▸ **SET PROBLEM**
Pull each line containing "collection" out of the data and copy it.

▸ **DATA SECTION**
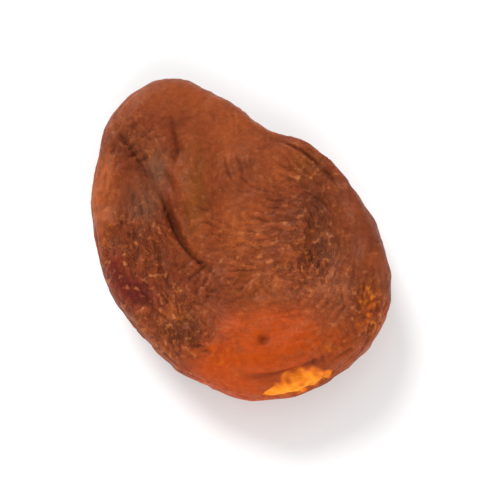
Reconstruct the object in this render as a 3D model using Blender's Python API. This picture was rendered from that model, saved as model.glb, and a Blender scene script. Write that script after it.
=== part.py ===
"""A whole dried apricot: pitted, pressed flat and dried into a thick, dished, wrinkled disc.

Metres, +Z up. It lies on its back on a small flat spot at Z = 0, with its dished side up.
+X and +Y are the directions of the outline below, which is drawn as seen from above, in
millimetres. The origin is under the middle of the fruit's box.
"""

import math

import bmesh
import bpy
import numpy as np

MM = 0.001

# The outline seen from above: a broad round body, low and right, and a narrower lobe, high and left.
OUTLINE_MM = [
    (18.4, -5.6),
    (17.2, 0.4),
    (14.1, 6.3),
    (8.8, 11.7),
    (2.6, 14.8),
    (-2.4, 18.8),
    (-7.8, 21.5),
    (-13.7, 19.6),
    (-16.9, 14.8),
    (-17.8, 10.6),
    (-18.5, 6.0),
    (-17.9, -1.3),
    (-14.7, -9.1),
    (-8.9, -15.7),
    (-1.9, -20.0),
    (4.7, -20.6),
    (11.7, -17.5),
    (16.9, -12.6),
]

# The rolled rim, at eight equal steps round from +X: half its thickness, and the height of its middle.
RIM_HALF_MM = [4.0, 3.1, 3.0, 3.6, 3.9, 4.1, 4.5, 4.3]
RIM_HEIGHT_MM = [7.0, 7.6, 7.0, 6.6, 7.0, 6.3, 6.0, 6.2]
CORE_HEIGHT_MM = 4.2  # the middle surface at the centre of the dish
CORE_UPPER_MM = 2.6  # flesh above the middle surface there
CORE_UNDER_MM = 4.6  # flesh below it, before the flat spot is pressed in
CORE_SPREAD = 1.0  # how far out the thin core reaches, as a share of the way to the rim

# Creases in the dished side: (points seen from above, depth, half width, lip height), in millimetres.
UPPER_CREASES = [
    (
        [(-15.6, 14.6), (-12.4, 11.0), (-10.7, 8.1), (-9.2, 4.4), (-7.4, 0.2), (-4.2, -3.8), (-2.6, -7.0)],
        0.9,
        1.5,
        0.5,
    ),
    ([(-8.3, 16.2), (-7.5, 12.6), (-7.8, 9.0), (-8.6, 6.2)], 0.4, 1.2, 0.1),
    ([(2.8, 9.6), (7.1, 7.5), (10.0, 3.9), (10.7, 0.0), (10.3, -4.0), (8.6, -8.1)], 0.9, 2.0, 0.2),
    ([(-4.0, -7.6), (-0.5, -8.3), (3.5, -8.4), (7.2, -7.8)], 0.5, 1.3, 0.0),
]
# Creases in the underside, which run in from the rim towards the flat spot.
UNDER_CREASES = [
    ([(-15.5, -6.6), (-10.3, -7.0), (-6.6, -9.4)], 0.8, 1.9, 0.0),
    ([(13.5, 6.6), (10.4, 2.9), (9.4, -1.8)], 0.8, 1.9, 0.0),
    ([(-9.9, 17.9), (-7.5, 12.2), (-8.5, 7.5)], 0.8, 1.9, 0.0),
]
# Swellings of the dished side: (centre, radii, height), in millimetres. The first is the stalk end's cheek.
UPPER_SWELLS = [
    ((4.2, -13.2), (7.5, 4.4), 1.3),
    ((-4.9, 6.1), (2.4, 6.6), 1.0),
    ((-9.3, 15.0), (5.5, 4.8), 1.3),
    ((0.8, 4.6), (4.5, 7.5), 0.6),
]

# The closed mouth that the stone was pressed out of, high in the rim at the stalk end.
MOUTH_ARC_DEG = (262.0, 310.0)
MOUTH_ABOVE_RIM_MM = 2.3  # above the middle of the rim
MOUTH_DEPTH_MM = 0.7
MOUTH_HALF_WIDTH_MM = 0.8
# The lip below it, which stands out from the rim.
LIP_ARC_DEG = (272.0, 302.0)
LIP_BELOW_MOUTH_MM = 1.8
LIP_OUT_MM = 0.5
LIP_HALF_WIDTH_MM = 1.1

GRID_CELLS = 26  # cells along each side of the cube that is rounded into the fruit

SKIN_COLOUR = (0.29, 0.068, 0.024, 1.0)  # dark reddish brown, linear
SKIN_ROUGHNESS = 0.48


def smooth_through(knots, values, at):
    """A smooth curve through (knot, value) pairs, read at every place in at."""
    knots, values = np.asarray(knots, float), np.asarray(values, float)
    slopes = np.gradient(values, knots, axis=0)
    i = np.clip(np.searchsorted(knots, at) - 1, 0, len(knots) - 2)
    span = knots[i + 1] - knots[i]
    t = (at - knots[i]) / span
    return (
        values[i] * (1 + 2 * t) * (1 - t) ** 2
        + values[i + 1] * t**2 * (3 - 2 * t)
        + span * (slopes[i] * t * (1 - t) ** 2 - slopes[i + 1] * t**2 * (1 - t))
    )


def round_the_rim(angles, values, at):
    """smooth_through for values that go right round the fruit and meet themselves."""
    order = np.argsort(angles)
    angles, values = np.asarray(angles)[order], np.asarray(values)[order]
    turn = 2 * math.pi
    knots = np.concatenate([angles - turn, angles, angles + turn])
    return smooth_through(knots, np.tile(values, 3), at)


def outline_radius(angle):
    """How far the outline is from the centre, in millimetres, in each direction."""
    points = np.array(OUTLINE_MM)
    angles = np.arctan2(points[:, 1], points[:, 0])
    return round_the_rim(angles, np.hypot(points[:, 0], points[:, 1]), angle)


def at_eight_steps(values, angle):
    """One of the rim's eight-step lists, read in each direction."""
    return round_the_rim(np.arange(8) * math.pi / 4, values, angle)


def smooth_step(share):
    share = np.clip(share, 0, 1)
    return share * share * (3 - 2 * share)


def path_through(points, samples=40):
    """A smooth path through hand-set points, as closely spaced points."""
    knots = np.arange(len(points))
    fine = np.linspace(0, len(points) - 1, samples)
    x, y = np.array(points, float).T
    return np.stack([smooth_through(knots, x, fine), smooth_through(knots, y, fine)], 1)


def near_path(x, y, path):
    """(distance from the path, positive on its left; share of the way along it) for each point."""
    best = np.full(x.shape, np.inf)
    side, along = np.zeros(x.shape), np.zeros(x.shape)
    for i, (start, end) in enumerate(zip(path, path[1:])):
        dx, dy = end - start
        share = np.clip(((x - start[0]) * dx + (y - start[1]) * dy) / (dx * dx + dy * dy), 0, 1)
        gap = np.hypot(x - start[0] - share * dx, y - start[1] - share * dy)
        left = dx * (y - start[1]) - dy * (x - start[0])
        nearer = gap < best
        best = np.where(nearer, gap, best)
        side = np.where(nearer, np.sign(left), side)
        along = np.where(nearer, (i + share) / (len(path) - 1), along)
    return best * side, along


def crease_height(x, y, crease):
    """A valley with a soft lip on its left side, fading out at both ends."""
    points, depth, half_width, lip = crease
    distance, along = near_path(x, y, path_through(points))
    fade = np.sin(math.pi * np.clip(along, 0, 1))
    valley = -depth * np.exp(-((distance / half_width) ** 2))
    ridge = lip * np.exp(-(((distance - 2 * half_width) / half_width) ** 2))
    return fade * (valley + ridge)


def swell_height(x, y, swell):
    """A rounded bump."""
    (cx, cy), (rx, ry), height = swell
    return height * np.exp(-((x - cx) / rx) ** 2 - ((y - cy) / ry) ** 2)


def fruit_surface(direction):
    """Where each direction out of a unit sphere lands on the fruit, in millimetres.

    A direction's bearing picks the place round the rim. Its dip below straight up picks how far
    along the cross-section the point lies: out over the dish, round the rim, and in underneath.
    """
    bearing = np.arctan2(direction[:, 1], direction[:, 0])
    dip = np.arccos(np.clip(direction[:, 2], -1, 1)) / math.pi
    upper = dip <= 0.5
    rim_radius = outline_radius(bearing)
    rim_half = at_eight_steps(RIM_HALF_MM, bearing)
    flat_run = rim_radius - rim_half

    run = (1 - np.abs(1 - 2 * dip)) * (flat_run + rim_half * math.pi / 2)
    turn = np.maximum(run - flat_run, 0) / rim_half
    out = np.minimum(run, flat_run) + rim_half * np.sin(turn)
    x, y = out * np.cos(bearing), out * np.sin(bearing)

    share_out = out / rim_radius
    middle = CORE_HEIGHT_MM + (at_eight_steps(RIM_HEIGHT_MM, bearing) - CORE_HEIGHT_MM) * share_out**2
    core = np.where(upper, CORE_UPPER_MM, CORE_UNDER_MM)
    thick = core + (rim_half - core) * smooth_step(share_out / CORE_SPREAD)
    z = middle + np.where(upper, 1, -1) * np.cos(turn) * thick

    facing = np.cos(turn)
    up_here, under_here = facing * upper, facing * ~upper
    z += up_here * sum(crease_height(x, y, c) for c in UPPER_CREASES)
    z += up_here * sum(swell_height(x, y, s) for s in UPPER_SWELLS)
    z -= under_here * sum(crease_height(x, y, c) for c in UNDER_CREASES)

    inward = np.sin(turn) * mouth_depth(z, bearing)
    x, y = x - inward * np.cos(bearing), y - inward * np.sin(bearing)
    return np.stack([x, y, np.maximum(z, 0)], axis=1)


def within_arc(bearing, start_deg, end_deg):
    """1 in the middle of an arc of the rim, falling smoothly to 0 at its ends."""
    middle = math.radians((start_deg + end_deg) / 2)
    half = math.radians((end_deg - start_deg) / 2)
    away = (bearing - middle + math.pi) % (2 * math.pi) - math.pi
    return smooth_step((1 - np.abs(away) / half) * 2)


def mouth_depth(z, bearing):
    """How far the rim is pressed in by the closed mouth, less how far its lower lip stands out."""
    above = z - at_eight_steps(RIM_HEIGHT_MM, bearing) - MOUTH_ABOVE_RIM_MM
    below = above + LIP_BELOW_MOUTH_MM
    slit = within_arc(bearing, *MOUTH_ARC_DEG) * np.exp(-((above / MOUTH_HALF_WIDTH_MM) ** 2))
    lip = within_arc(bearing, *LIP_ARC_DEG) * np.exp(-((below / LIP_HALF_WIDTH_MM) ** 2))
    return MOUTH_DEPTH_MM * slit - LIP_OUT_MM * lip


def rounded_cube():
    """A cube cut into an even grid. Its corners, seen from the centre, are the directions used."""
    grid = bmesh.new()
    bmesh.ops.create_cube(grid, size=2.0)
    bmesh.ops.subdivide_edges(grid, edges=grid.edges[:], cuts=GRID_CELLS - 1, use_grid_fill=True)
    return grid


def directions_of(grid):
    """Unit directions of the grid's points, evened out so that cells near the corners aren't small."""
    points = np.array([v.co for v in grid.verts])
    even = np.tan(np.clip(points, -1, 1) * math.pi / 4)
    return even / np.linalg.norm(even, axis=1, keepdims=True)


def merge_flat_spot(grid):
    """The faces pressed against the surface become one flat face."""
    on_floor = [f for f in grid.faces if all(v.co.z < 1e-9 for v in f.verts)]
    bmesh.ops.dissolve_faces(grid, faces=on_floor, use_verts=True)


def skin_material():
    material = bpy.data.materials.new("apricot_skin")
    material.use_nodes = True
    shader = material.node_tree.nodes["Principled BSDF"]
    shader.inputs["Base Color"].default_value = SKIN_COLOUR
    shader.inputs["Roughness"].default_value = SKIN_ROUGHNESS
    shader.inputs["Metallic"].default_value = 0.0
    return material


def make_apricot():
    grid = rounded_cube()
    places = fruit_surface(directions_of(grid))
    box_centre = (places.min(0) + places.max(0)) / 2
    places[:, :2] -= box_centre[:2]
    for vertex, place in zip(grid.verts, places * MM):
        vertex.co = place
    merge_flat_spot(grid)
    bmesh.ops.recalc_face_normals(grid, faces=grid.faces)
    mesh = bpy.data.meshes.new("apricot")
    grid.to_mesh(mesh)
    grid.free()
    mesh.shade_smooth()
    mesh.materials.append(skin_material())
    apricot = bpy.data.objects.new("apricot", mesh)
    bpy.context.scene.collection.objects.link(apricot)


def main():
    for old in list(bpy.data.objects):
        bpy.data.objects.remove(old)
    make_apricot()


main()
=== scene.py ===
"""The looks of a whole dried apricot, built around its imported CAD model.

The fruit is one piece. Its form is the CAD model's, drawn again on a much finer grid, with the
mouth's slit a little higher and the long crease a little narrower. The skin's folds, wrinkles and
pits are then raised and sunk in that grid. Lengths are in millimetres until the mesh is made, with
+Z up, +Y towards the narrow lobe, and the fruit lying on its back on the floor at Z = 0.
"""

import math

import bpy
import numpy as np
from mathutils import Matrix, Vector, kdtree, noise


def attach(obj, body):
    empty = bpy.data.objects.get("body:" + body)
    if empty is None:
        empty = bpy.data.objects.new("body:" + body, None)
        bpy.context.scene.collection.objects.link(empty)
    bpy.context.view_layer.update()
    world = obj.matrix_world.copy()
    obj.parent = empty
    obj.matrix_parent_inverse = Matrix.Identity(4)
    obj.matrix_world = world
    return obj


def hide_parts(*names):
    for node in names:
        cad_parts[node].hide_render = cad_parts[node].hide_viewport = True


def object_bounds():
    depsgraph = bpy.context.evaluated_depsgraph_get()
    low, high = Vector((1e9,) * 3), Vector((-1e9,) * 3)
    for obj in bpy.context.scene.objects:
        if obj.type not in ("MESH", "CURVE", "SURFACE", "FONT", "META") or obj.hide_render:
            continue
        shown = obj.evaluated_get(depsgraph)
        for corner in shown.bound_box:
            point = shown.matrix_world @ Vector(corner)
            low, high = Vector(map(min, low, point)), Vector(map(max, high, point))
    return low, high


MM = 0.001

# ---------------------------------------------------------------- the form, as in the CAD model

# Points round the outline, seen from above.
OUTLINE_MM = [
    (18.4, -5.6),
    (17.2, 0.4),
    (14.1, 6.3),
    (8.8, 11.7),
    (2.6, 14.8),
    (-2.4, 18.8),
    (-7.8, 21.5),
    (-13.7, 19.6),
    (-16.9, 14.8),
    (-17.8, 10.6),
    (-18.5, 6.0),
    (-17.9, -1.3),
    (-14.7, -9.1),
    (-8.9, -15.7),
    (-1.9, -20.0),
    (4.7, -20.6),
    (11.7, -17.5),
    (16.9, -12.6),
]

# The rolled rim, at eight equal steps round from +X: half its thickness, and the height of its middle.
RIM_HALF_MM = [4.0, 3.1, 3.0, 3.6, 3.9, 4.1, 4.5, 4.3]
RIM_HEIGHT_MM = [7.0, 7.6, 7.0, 6.6, 7.0, 6.3, 6.0, 6.2]
CORE_HEIGHT_MM = 4.2  # the middle surface at the centre of the dish
CORE_UPPER_MM = 2.6  # flesh above the middle surface there
CORE_UNDER_MM = 4.6  # flesh below it, before the flat spot is pressed in

# Creases in the dished side: (points seen from above, depth, half width, lip height), in millimetres.
UPPER_CREASES = [
    (
        [
            (-15.6, 14.6),
            (-12.4, 11.0),
            (-10.7, 8.1),
            (-9.2, 4.4),
            (-7.4, 0.2),
            (-4.2, -3.8),
            (-2.6, -7.0),
        ],
        0.9,
        1.4,
        0.5,
    ),
    ([(-8.3, 16.2), (-7.5, 12.6), (-7.8, 9.0), (-8.6, 6.2)], 0.4, 1.2, 0.1),
    ([(2.8, 9.6), (7.1, 7.5), (10.0, 3.9), (10.7, 0.0), (10.3, -4.0), (8.6, -8.1)], 0.9, 2.0, 0.2),
    ([(-4.0, -7.6), (-0.5, -8.3), (3.5, -8.4), (7.2, -7.8)], 0.5, 1.3, 0.0),
]
# Creases in the underside.
UNDER_CREASES = [
    ([(-15.5, -6.6), (-10.3, -7.0), (-6.6, -9.4)], 0.8, 1.9, 0.0),
    ([(13.5, 6.6), (10.4, 2.9), (9.4, -1.8)], 0.8, 1.9, 0.0),
    ([(-9.9, 17.9), (-7.5, 12.2), (-8.5, 7.5)], 0.8, 1.9, 0.0),
]
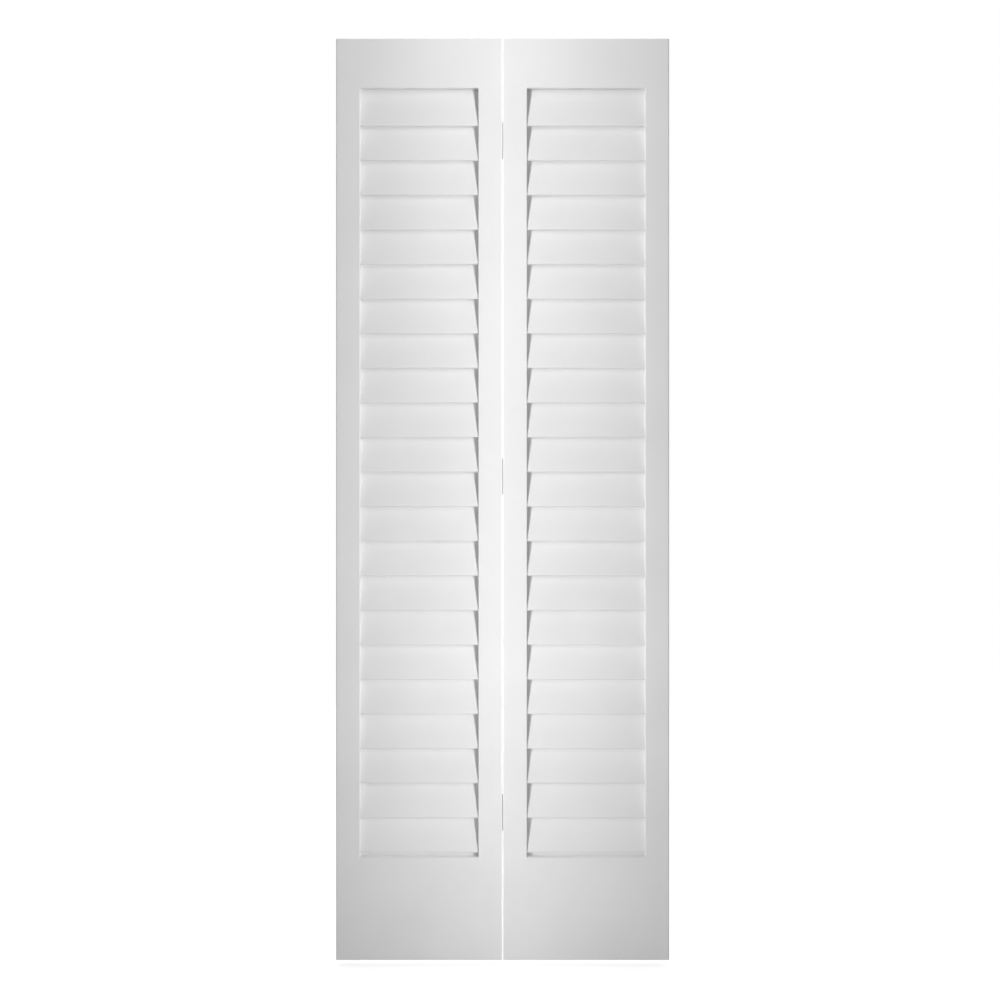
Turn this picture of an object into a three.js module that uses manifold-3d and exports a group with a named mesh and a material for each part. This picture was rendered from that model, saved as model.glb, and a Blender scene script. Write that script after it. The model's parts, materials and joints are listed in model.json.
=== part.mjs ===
// A louvred bifold closet door, closed: two leaves of stiles, rails and fixed slats, joined by three
// hinges and carried on a bottom pivot. Millimetres, +Z up. The room side faces -Y, and the origin is
// the tip of the bottom pivot pin, in the middle of the leaf's thickness.

import * as THREE from 'three';
import { mergeVertices } from 'three/addons/utils/BufferGeometryUtils.js';
import Module from 'manifold-3d';

const wasm = await Module();
wasm.setup();

// Door: its height, and the width and thickness of one leaf
const doorHeight = 2007;
const leafWidth = 362;
const leafThickness = 28.6;
const seamGap = 2;

// Stiles and rails: the three radii round the door's outer edges, the seam and the louvre opening
const stileWidth = 52;
const topRailHeight = 107;
const bottomRailHeight = 224;
const outerEdgeRadius = 3;
const seamEdgeRadius = 2.4;
const openingEdgeRadius = 1.2;
const jointGap = 0.3;

// Rail tenons: their thickness, the shoulder above and below, and the wood left beside the pivot bore
const tenonThickness = 9.5;
const tenonShoulder = 22;
const tenonWall = 3;

// The bottom rail's top is rebated: its back edge stands up, so that no light comes under the last slat
const railLipHeight = 12;
const railLipThickness = 9;

// Slats: the setback is from the leaf's two faces to the slat's edges, and sets how far it tilts
const slatCount = 22;
const slatWidth = 86;
const slatThickness = 6.4;
const slatSetback = 2.15;
const slatSeatDepth = 7;
const slatClearance = 0.3;
const topSlatLap = 1.6;
const bottomSlatGap = 9.4;

// Bottom pivot: a screwed steel pin in a flanged nylon bush, let into the foot of the jamb stile
const pivotInset = 22;
const bottomPinRadius = 4;
const bottomPinLength = 62;
const bushRadius = 7;
const bushLength = 46;
const bushFlangeRadius = 9;
const bushFlangeThickness = 1.6;

// Top pivot and guide: pins that lift out of the top edge, shown pushed down level with it. Each runs
// in a lined bore with a shallow recess round its mouth
const topPinRadius = 4.5;
const topPinLength = 40;
const guideHeadRadius = 7;
const guideHeadHeight = 9;
const mouthRecessRadius = 10;
const mouthRecessDepth = 1.2;
const pinChamfer = 0.8;
const turningClearance = 0.3;

// Hinges: two nested plates in the seam, with the barrel behind the leaves' back faces
const hingeLength = 76;
const hingeFromTop = 178;
const hingeFromBottom = 279;
const hingeLand = 20;
const hingeStrip = 6;
const hingeWindow = 35;
const hingeNestClearance = 0.6;
const hingeCornerRadius = 3;
const barrelRadius = 3.6;
const barrelClearance = 0.4;
const hingePinRadius = 1.7;
const hingePinHeadRadius = 2.8;
const hingePinHeadHeight = 1.2;
const screwHoleRadius = 2;
const screwHeadRadius = 3.3;
const screwEdgeDistance = 6.5;

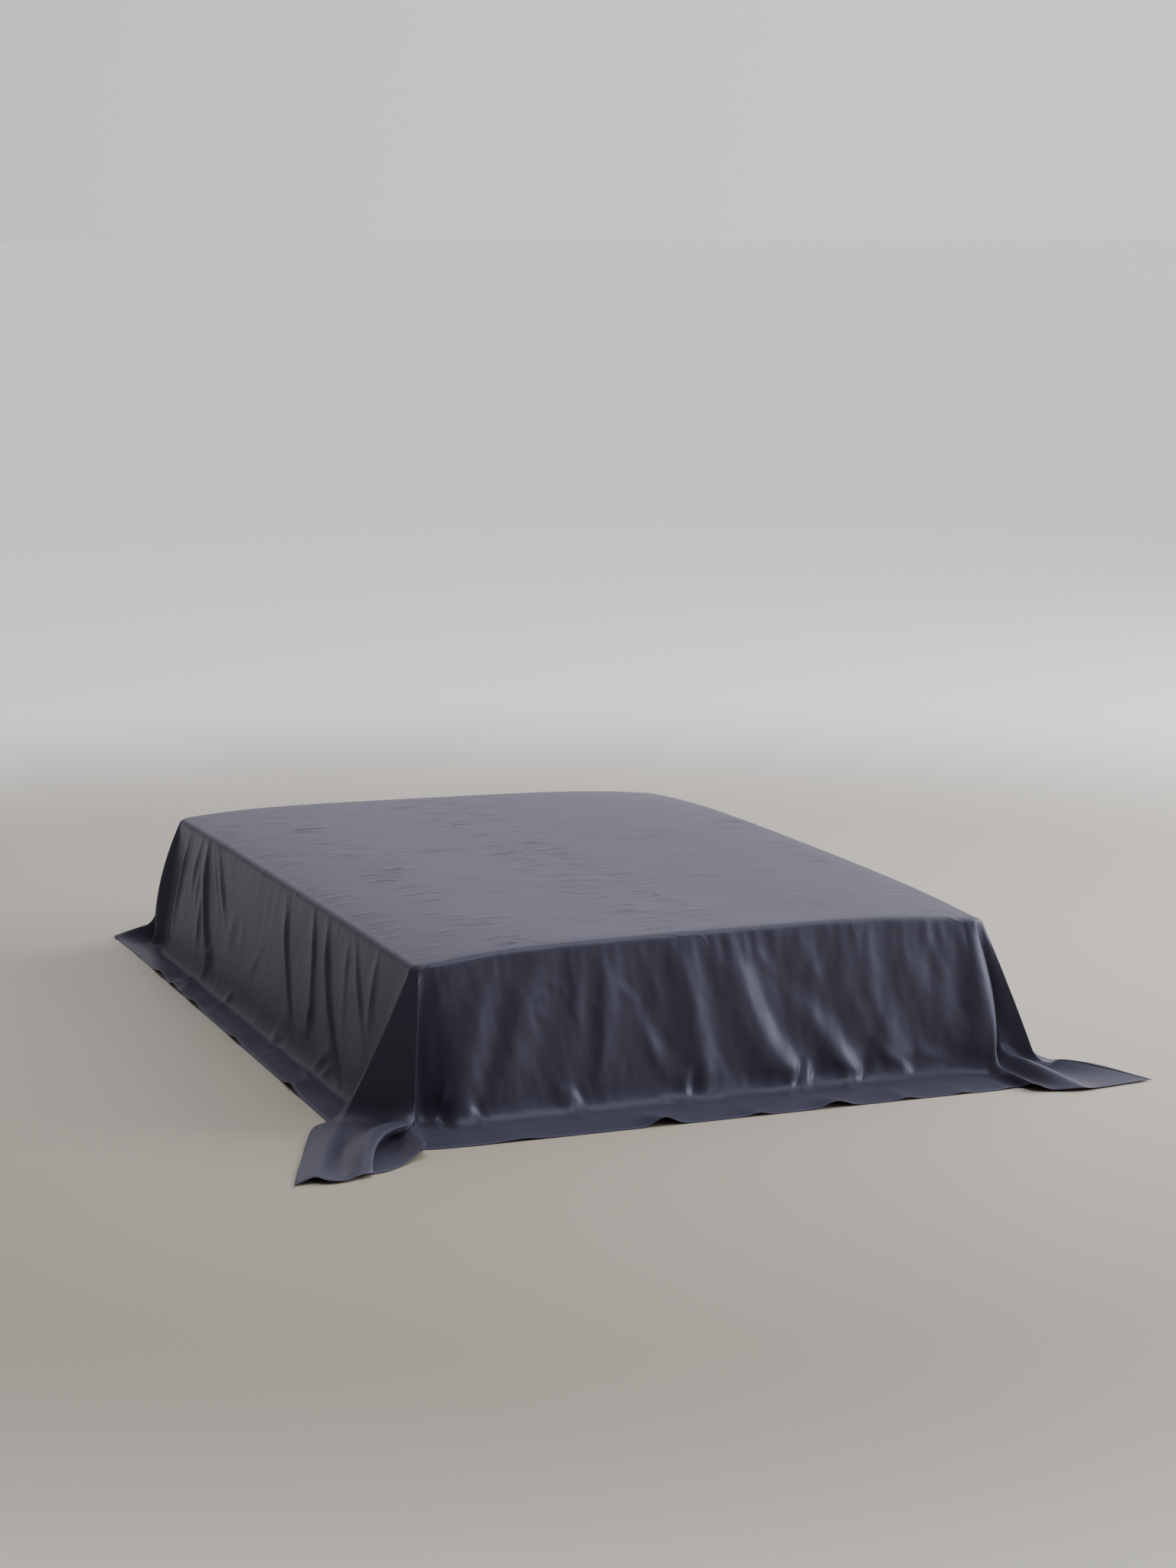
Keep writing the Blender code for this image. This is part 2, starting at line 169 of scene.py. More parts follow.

▸ **WRITTEN RESPONSE**
    bpy.context.scene.collection.objects.link(apricot)
        bpy.context.scene.collection.objects.link(empty)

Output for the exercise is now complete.